Maybe if they werre behind by a thousand points or so I could buy that. But athletes in the WC don’t give up so easily. And there’s no way the fans would be happy about that if he did.

And given that we’re told of games that went on for “months” (IIRC), being behind by 1000 points after an afternoon is nothing. Hell, if nothing else your Beaters(?) can just start playing by Slythern tactics and taking out their players. A team that can’t field enough players forfits, right?

Just to show that sudden advances are not so impossible as they seem, it might be useful to consider cricket. (It also looks to me like the arcane rules and very long time-span of games are intended to mimic cricket, but that’s by the by).

Until very recently, international cricket was played exclusively as Test matches, now standardized at 5 days long. (Some friendly matches and other oddities are shorter - 3 or 4 days). Typically, a good batsman would score something like two runs from every six deliveries.

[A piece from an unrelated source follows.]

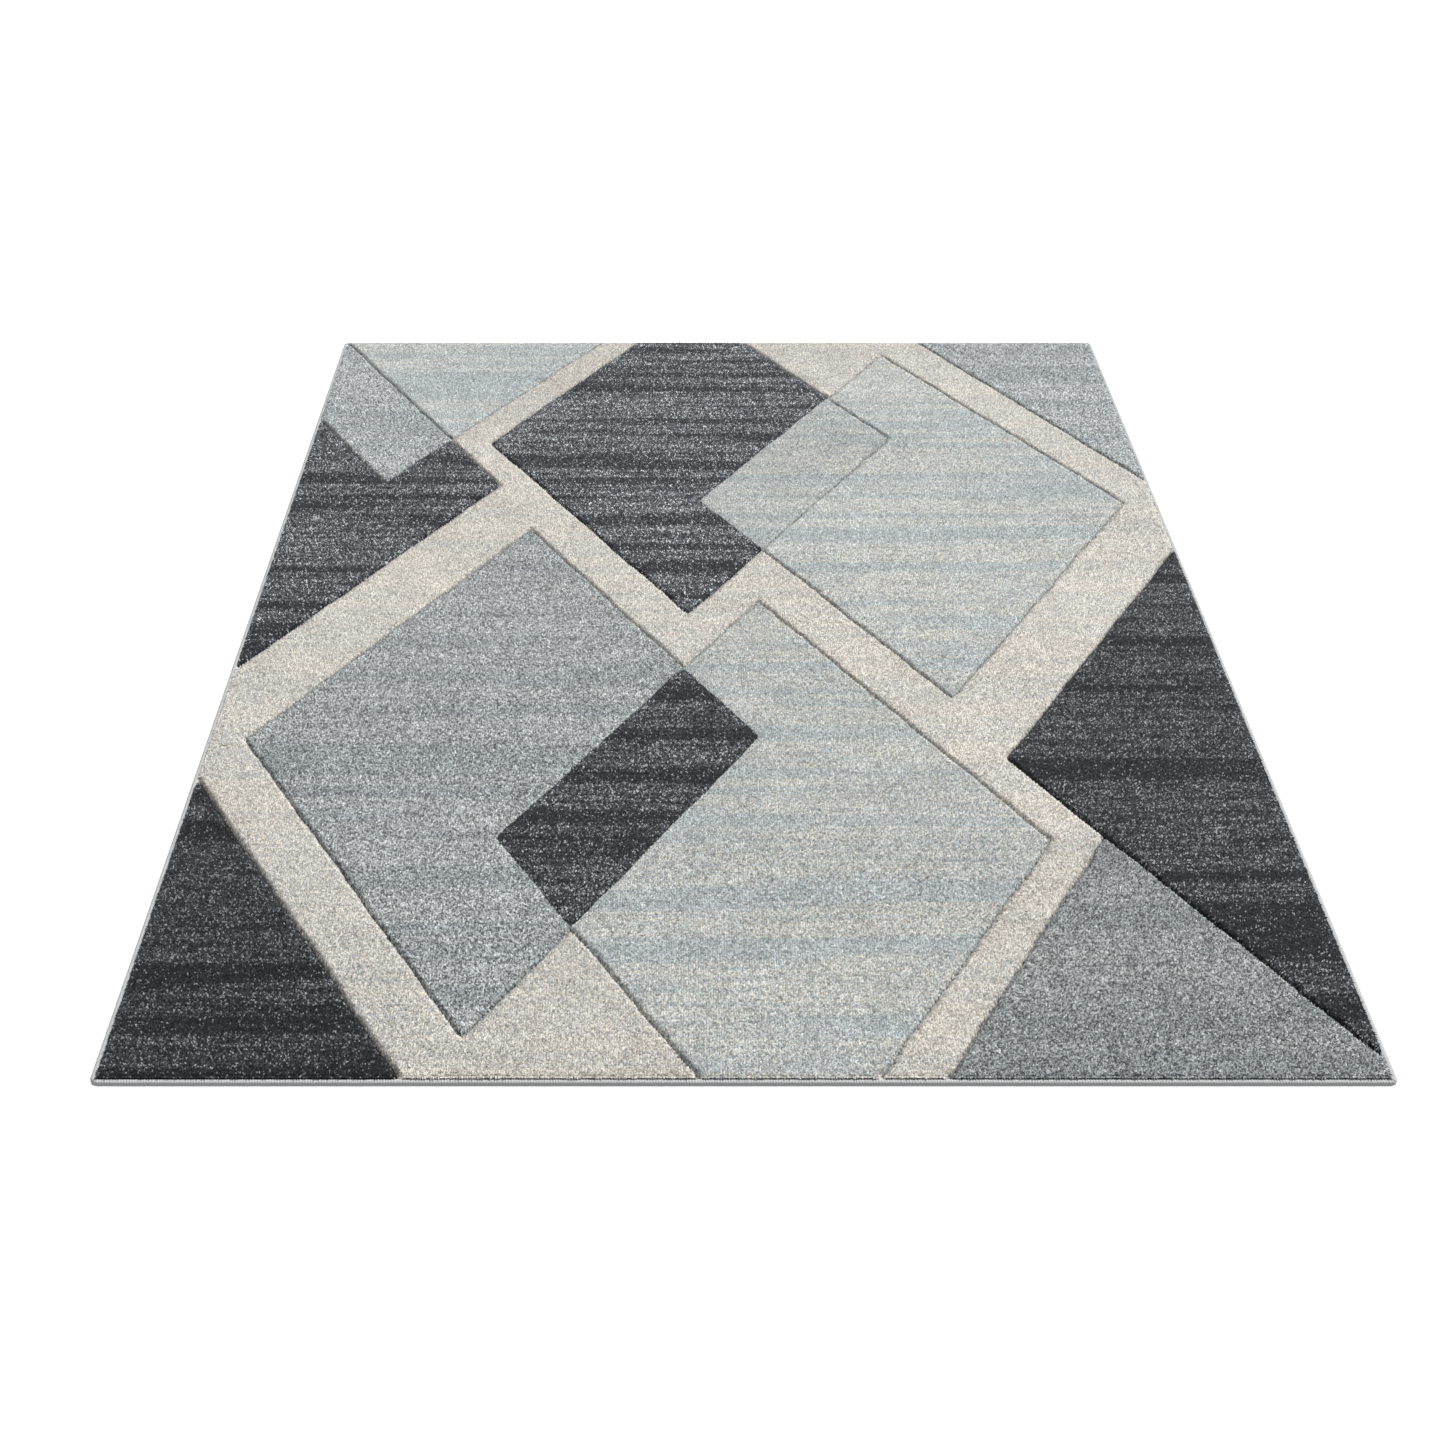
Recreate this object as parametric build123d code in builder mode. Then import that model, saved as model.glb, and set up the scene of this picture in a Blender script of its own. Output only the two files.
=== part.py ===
from build123d import *
from math import cos, hypot, radians, sin, tan
import os

# A machine-woven, carved cut-pile area rug, 160 x 230 cm, lying flat.
# The origin is the middle of the underside: +X right, +Y to the back edge, +Z up.
# The pile stands on a woven ground cloth with a latex coat under it. A cord is laid
# along each edge and serging yarn is wrapped round both. The pile is shorn down in a V
# along every line of the design, which parts it into fields of one colour each.

# Driving dimensions, in millimetres
RUG_WIDTH = 1600.0
RUG_LENGTH = 2300.0
COAT_THICK = 1.0
GROUND_THICK = 2.0
PILE_TALL = 9.5
CARVE = 5.0             # depth of a carved groove, and the width of each of its sides
SPLAY = 2.0             # the same width along the rug's own edges, where the tufts splay
EDGE_WIDE = 9.0         # serged edge, seen from above
EDGE_TALL = 8.0
EDGE_ROUND = 3.7        # rounding of the serged edge on its outer side
EDGE_EASE = 0.8         # rounding of the serged edge on its pile side
CORNER_ROUND = 12.0     # outer corner of the rug, seen from above
WRAP_WALL = 1.5         # serging yarn outside the end of the ground cloth
CORD_RADIUS = 2.0
CORD_SINK = 0.5         # how far the cord's round section is flattened on the cloth
LINE_ANGLE = 60.0       # every line of the design, from the weft

# Worked out from them
GROUND_TOP = COAT_THICK + GROUND_THICK
PILE_X = RUG_WIDTH / 2 - EDGE_WIDE
PILE_Y = RUG_LENGTH / 2 - EDGE_WIDE
PILE_ROUND = CORNER_ROUND - EDGE_WIDE
CORD_HEIGHT = GROUND_TOP + CORD_RADIUS - CORD_SINK

os.makedirs("parts", exist_ok=True)


# The design: straight lines across the whole rug, in two directions. A line is the X
# where it crosses the rug's middle row, and how far it moves in X for each step in Y.
def falling(crossing, angle=LINE_ANGLE):
    """A line that runs from the back left to the front right."""
    return crossing, -1 / tan(radians(angle))


def rising(crossing, angle=LINE_ANGLE):
    """A line that runs from the front left to the back right."""
    return crossing, 1 / tan(radians(angle))


# Counted from the left, where they cross the middle row. A few are a degree or so
# steeper than the rest.
STEEP_ANGLE = 61.0
FALLING = [
    falling(-1081.0),
    falling(-969.0),
    falling(-715.0),
    falling(-359.0),
    falling(-181.0),
    falling(PILE_Y / tan(radians(STEEP_ANGLE)) - PILE_X, STEEP_ANGLE),
    falling(-74.0),
    falling(71.0),
    falling(154.0),
    falling(189.0),
    falling(713.0),
    falling(964.0),
    falling(1061.0, STEEP_ANGLE),
]
RISING = [
    rising(-908.0),
    rising(-807.0, STEEP_ANGLE),
    rising(-684.0),
    rising(-516.0),
    rising(-276.0),
    rising(-58.0),
    rising(34.0),
    rising(267.0),
    rising(509.0),
    rising(669.0),
    rising(826.0),
    rising(882.0, STEEP_ANGLE),
]


def cross(fall, rise):
    """Where falling line number fall meets rising line number rise, counted from 1."""
    start, lean = FALLING[fall - 1]
    other, other_lean = RISING[rise - 1]
    y = (other - start) / (lean - other_lean)
    return start + lean * y, y


def at_row(line, y):
    return line[0] + line[1] * y, y


def at_side(line, x):
    return x, (x - line[0]) / line[1]


def back(line):
    return at_row(line, PILE_Y)


def front(line):
    return at_row(line, -PILE_Y)


def left(line):
    return at_side(line, -PILE_X)


def right(line):
    return at_side(line, PILE_X)


F1, F2, F3, F4, F5, F6, F7, F8, F9, F10, F11, F12, F13 = FALLING
R1, R2, R3, R4, R5, R6, R7, R8, R9, R10, R11, R12 = RISING
BACK_LEFT = (-PILE_X, PILE_Y)
BACK_RIGHT = (PILE_X, PILE_Y)
FRONT_LEFT = (-PILE_X, -PILE_Y)
FRONT_RIGHT = (PILE_X, -PILE_Y)

# Coloured fields of pile, from the back of the rug to its front
COLOUR_FIELDS = {
    "pile_light_back_left": [BACK_LEFT, back(R1), cross(6, 1)],
    "pile_grey_left": [BACK_LEFT, cross(6, 1), cross(4, 1), left(F4)],
    "pile_charcoal_left": [left(F4), cross(4, 1), cross(6, 1), cross(6, 3), left(R3)],
    "pile_charcoal_back": [
        back(R2), back(F11), cross(11, 5), cross(10, 5), cross(10, 6), cross(7, 6), cross(7, 2),
    ],
    "pile_light_overlap": [cross(11, 5), cross(11, 6), cross(10, 6), cross(10, 5)],
    "pile_light_right_diamond": [
        cross(12, 5), cross(12, 9), cross(10, 9), cross(10, 6), cross(11, 6), cross(11, 5),
    ],
    "pile_grey_back_right": [back(F13), BACK_RIGHT, right(F13)],
    "pile_charcoal_right": [right(R10), right(F9), cross(9, 10)],
    "pile_grey_left_diamond": [
        cross(5, 4), cross(5, 7), cross(3, 7), cross(3, 8), cross(2, 8), cross(2, 4),
    ],
    "pile_charcoal_overlap": [cross(5, 7), cross(5, 8), cross(3, 8), cross(3, 7)],
    "pile_light_front_diamond": [
        cross(8, 7), cross(8, 11), front(R11), front(F3), cross(3, 8), cross(5, 8), cross(5, 7),
    ],
    "pile_grey_front_right": [cross(9, 12), right(F9), FRONT_RIGHT, front(R12)],
    "pile_charcoal_front_left": [left(F1), front(F1), FRONT_LEFT],
}

# The cream bands between them, parted where one band meets the next
CREAM_BANDS = {
    "pile_cream_back_triangle": [
        back(F11), (cross(12, 5)[0], PILE_Y), cross(12, 5), cross(11, 5),
    ],
    "pile_cream_back_left_band": [back(R1), back(R2), cross(7, 2), cross(6, 1)],
    "pile_cream_back_right_band": [
        (cross(12, 5)[0], PILE_Y), back(F13), right(F13),
        (PILE_X, cross(12, 9)[1]), cross(12, 9), cross(12, 5),
    ],
    "pile_cream_left_band": [
        cross(6, 3), cross(5, 4), cross(2, 4), (-PILE_X, cross(2, 4)[1]), left(R3),
    ],
    "pile_cream_centre_band": [
        cross(6, 1), cross(7, 2), cross(7, 6), cross(5, 7), cross(5, 4), cross(6, 3),
    ],
    "pile_cream_centre_link": [cross(7, 6), cross(10, 6), cross(8, 7), cross(5, 7)],
    "pile_cream_right_band": [
        cross(10, 9), cross(12, 9), (PILE_X, cross(12, 9)[1]), right(R10), cross(9, 10),
    ],
    "pile_cream_middle_band": [
        cross(10, 6), cross(10, 9), cross(9, 10), cross(9, 12), cross(8, 11), cross(8, 7),
    ],
    "pile_cream_front_left_band": [
        left(F1), (-PILE_X, cross(2, 4)[1]), cross(2, 4), cross(2, 8),
        (cross(2, 8)[0], -PILE_Y), front(F1),
    ],
    "pile_cream_front_triangle": [
        cross(2, 8), cross(3, 8), front(F3), (cross(2, 8)[0], -PILE_Y),
    ],
    "pile_cream_front_right_band": [cross(8, 11), cross(9, 12), front(R12), front(R11)],
}


def sides(points):
    """Each side of an outline, as its start and its end."""
    return list(zip(points, points[1:] + points[:1]))


def middle(side):
    """The middle of a side, rounded so that the same side of two fields is equal."""
    (x0, y0), (x1, y1) = side
    return round((x0 + x1) / 2, 3), round((y0 + y1) / 2, 3)


CREAM_SIDES = [middle(side) for points in CREAM_BANDS.values() for side in sides(points)]


def bevel(side):
    """How far a side leans in over the height of a groove: not at all between bands."""
    x, y = middle(side)
    if CREAM_SIDES.count((x, y)) > 1:
        return 0.0
    if abs(abs(x) - PILE_X) < 0.01 or abs(abs(y) - PILE_Y) < 0.01:
        return SPLAY
    return CARVE


def inset(points):
    """A clockwise outline with each side moved in by its own bevel, for the pile's top."""
    bevels = [bevel(side) for side in sides(points)]
    inward = []
    for (x0, y0), (x1, y1) in sides(points):
        length = hypot(x1 - x0, y1 - y0)
        inward.append(((y1 - y0) / length, (x0 - x1) / length))
    moved = []
    for i, (x, y) in enumerate(points):
        (ax, ay), (bx, by) = inward[i - 1], inward[i]
        turn = ax * by - ay * bx
        step_x = (bevels[i - 1] * by - bevels[i] * ay) / turn
        step_y = (bevels[i] * ax - bevels[i - 1] * bx) / turn
        moved.append((x + step_x, y + step_y))
    return moved


def make_field(name, points):
    """One field of standing pile: full to the foot of the grooves, with shorn sides above."""
    with BuildPart() as field:
        with BuildSketch(Plane.XY.offset(GROUND_TOP)):
            Polygon(*points, align=None)
        extrude(amount=PILE_TALL - CARVE)
        with BuildSketch(Plane.XY.offset(GROUND_TOP + PILE_TALL - CARVE)):
            Polygon(*points, align=None)
        with BuildSketch(Plane.XY.offset(GROUND_TOP + PILE_TALL)):
            Polygon(*inset(points), align=None)
        loft(ruled=True)
        if {BACK_LEFT, BACK_RIGHT, FRONT_LEFT, FRONT_RIGHT} & set(points):
            with BuildSketch(Plane.XY.offset(GROUND_TOP)):
                RectangleRounded(2 * PILE_X, 2 * PILE_Y, PILE_ROUND)
            extrude(amount=PILE_TALL, mode=Mode.INTERSECT)
    field.part.label = name
    export_step(field.part, f"parts/{name}.step")


for field_name, outline in (COLOUR_FIELDS | CREAM_BANDS).items():
    make_field(field_name, outline)

# Ground cloth: it carries the pile and runs out under the edge cords
with BuildPart() as ground_weave:
    with BuildSketch(Plane.XY.offset(COAT_THICK)):
        RectangleRounded(
            RUG_WIDTH - 2 * WRAP_WALL, RUG_LENGTH - 2 * WRAP_WALL, CORNER_ROUND - WRAP_WALL
        )
    extrude(amount=GROUND_THICK)
ground_weave.part.label = "ground_weave"
export_step(ground_weave.part, "parts/ground_weave.step")

# Latex coat: it locks the tufts from below and stops where the serging passes under
with BuildPart() as back_coat:
    with BuildSketch():
        RectangleRounded(2 * PILE_X, 2 * PILE_Y, PILE_ROUND)
    extrude(amount=COAT_THICK)
back_coat.part.label = "back_coat"
export_step(back_coat.part, "parts/back_coat.step")


# The four edges. Each runs clockwise between the middles of two rounded corners.
EDGE_X = RUG_WIDTH / 2 - EDGE_WIDE / 2
EDGE_Y = RUG_LENGTH / 2 - EDGE_WIDE / 2
TURN = CORNER_ROUND - EDGE_WIDE / 2
EDGES = {
    "front": (Vector(EDGE_X, -EDGE_Y), Vector(-EDGE_X, -EDGE_Y), Vector(0, -1)),
    "left": (Vector(-EDGE_X, -EDGE_Y), Vector(-EDGE_X, EDGE_Y), Vector(-1, 0)),
    "back": (Vector(-EDGE_X, EDGE_Y), Vector(EDGE_X, EDGE_Y), Vector(0, 1)),
    "right": (Vector(EDGE_X, EDGE_Y), Vector(EDGE_X, -EDGE_Y), Vector(1, 0)),
}


def turn_point(centre, outward, along, degrees):
    """A point of a corner's arc, degrees round from outward towards along."""
    return centre + outward * (TURN * cos(radians(degrees))) + along * (TURN * sin(radians(degrees)))


def edge_points(start, end, outward):
    """Half a corner, the straight and half a corner: the six points of its path."""
    along = (end - start).normalized()
    first = start + along * TURN - outward * TURN
    last = end - along * TURN - outward * TURN
    opening = [turn_point(first, outward, -along, degrees) for degrees in (45, 22.5, 0)]
    closing = [turn_point(last, outward, along, degrees) for degrees in (0, 22.5, 45)]
    return opening + closing


def past_cord(vertex):
    return vertex.X > 0


for edge_name, (start, end, outward) in EDGES.items():
    points = edge_points(start, end, outward)
    along = (end - start).normalized()
    section_plane = Plane(points[0], x_dir=outward - along, z_dir=outward + along)
    slot_width = EDGE_WIDE - WRAP_WALL
    slot_middle = (-WRAP_WALL / 2, COAT_THICK + GROUND_THICK / 2)

    # Edge cord: a round cord, pressed a little flat where it lies on the cloth
    with BuildPart() as edge_cord:
        with BuildLine() as path:
            ThreePointArc(*points[:3])
            Line(points[2], points[3])
            ThreePointArc(*points[3:])
        with BuildSketch(section_plane):
            with Locations((0, CORD_HEIGHT)):
                Circle(CORD_RADIUS)
            with Locations((0, GROUND_TOP - EDGE_TALL / 2)):
                Rectangle(EDGE_WIDE, EDGE_TALL, mode=Mode.SUBTRACT)
        sweep(path=path.line)
    edge_cord.part.label = f"edge_cord_{edge_name}"
    export_step(edge_cord.part, f"parts/edge_cord_{edge_name}.step")

    # Serged edge: yarn wrapped round the cord and the rim of the ground cloth
    with BuildPart() as serged_edge:
        with BuildLine() as path:
            ThreePointArc(*points[:3])
            Line(points[2], points[3])
            ThreePointArc(*points[3:])
        with BuildSketch(section_plane):
            with BuildSketch(mode=Mode.PRIVATE) as outline:
                with Locations((0, EDGE_TALL / 2)):
                    Rectangle(EDGE_WIDE, EDGE_TALL)
                fillet(outline.vertices().filter_by(past_cord), radius=EDGE_ROUND)
                fillet(outline.vertices().group_by(Axis.X)[0], radius=EDGE_EASE)
            add(outline.sketch)
            with Locations((0, CORD_HEIGHT)):
                Circle(CORD_RADIUS, mode=Mode.SUBTRACT)
            with Locations(slot_middle):
                Rectangle(slot_width, GROUND_THICK, mode=Mode.SUBTRACT)
        sweep(path=path.line)
    serged_edge.part.label = f"serged_edge_{edge_name}"
    export_step(serged_edge.part, f"parts/serged_edge_{edge_name}.step")
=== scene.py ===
import math

import bmesh
import bpy
import numpy as np
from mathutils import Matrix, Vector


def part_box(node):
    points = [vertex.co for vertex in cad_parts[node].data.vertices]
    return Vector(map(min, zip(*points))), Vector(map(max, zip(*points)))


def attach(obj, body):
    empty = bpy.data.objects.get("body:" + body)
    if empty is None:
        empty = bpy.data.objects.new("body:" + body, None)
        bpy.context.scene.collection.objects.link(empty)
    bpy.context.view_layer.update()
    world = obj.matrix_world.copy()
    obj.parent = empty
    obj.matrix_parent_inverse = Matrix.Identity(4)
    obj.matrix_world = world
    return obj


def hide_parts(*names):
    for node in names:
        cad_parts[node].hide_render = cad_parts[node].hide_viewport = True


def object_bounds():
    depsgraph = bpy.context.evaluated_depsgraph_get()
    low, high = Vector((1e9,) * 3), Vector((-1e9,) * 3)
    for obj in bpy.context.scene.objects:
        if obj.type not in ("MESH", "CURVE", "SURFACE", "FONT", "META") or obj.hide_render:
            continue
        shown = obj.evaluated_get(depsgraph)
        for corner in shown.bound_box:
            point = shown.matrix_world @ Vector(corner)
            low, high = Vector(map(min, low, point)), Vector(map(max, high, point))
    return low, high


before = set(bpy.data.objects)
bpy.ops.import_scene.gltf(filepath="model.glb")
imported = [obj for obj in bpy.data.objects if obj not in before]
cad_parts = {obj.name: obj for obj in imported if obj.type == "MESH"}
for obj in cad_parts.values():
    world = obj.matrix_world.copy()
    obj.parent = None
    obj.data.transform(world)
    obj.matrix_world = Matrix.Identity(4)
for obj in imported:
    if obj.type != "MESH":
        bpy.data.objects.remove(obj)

cad_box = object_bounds()
scene = bpy.context.scene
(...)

In the 1970s (this is recent in cricketing terms), international cricket began playing one-day internationals (ODIs), complete matches played in the eponymous single day. In comparison to Test cricket, where your team batted until losing 10 wickets or unable to field another batsman, in ODIs each team bats for a specified number of overs - thus it’s better to score runs fast, even if it costs you your wicket, than to have an interminable stand for 50. As a result of practice in ODIs (and some technological improvements in bat design) international cricketers noticed that they could actually happily score runs at 4-6 per six-ball over without hugely increasing their chance of getting out. They’ve now brought this skill back into the test game, resulting in a substantial change to the way cricket is played similar to the changes we’ve seen in quidditch through the course of the books.

Now, I doubt J. K. Rowling has ever watched a cricket match in her life, so I don’t think this is her reasoning. I think it does indicate that sometimes things like this happen even in real life, though, so it’s not unassailably a flaw in the world design.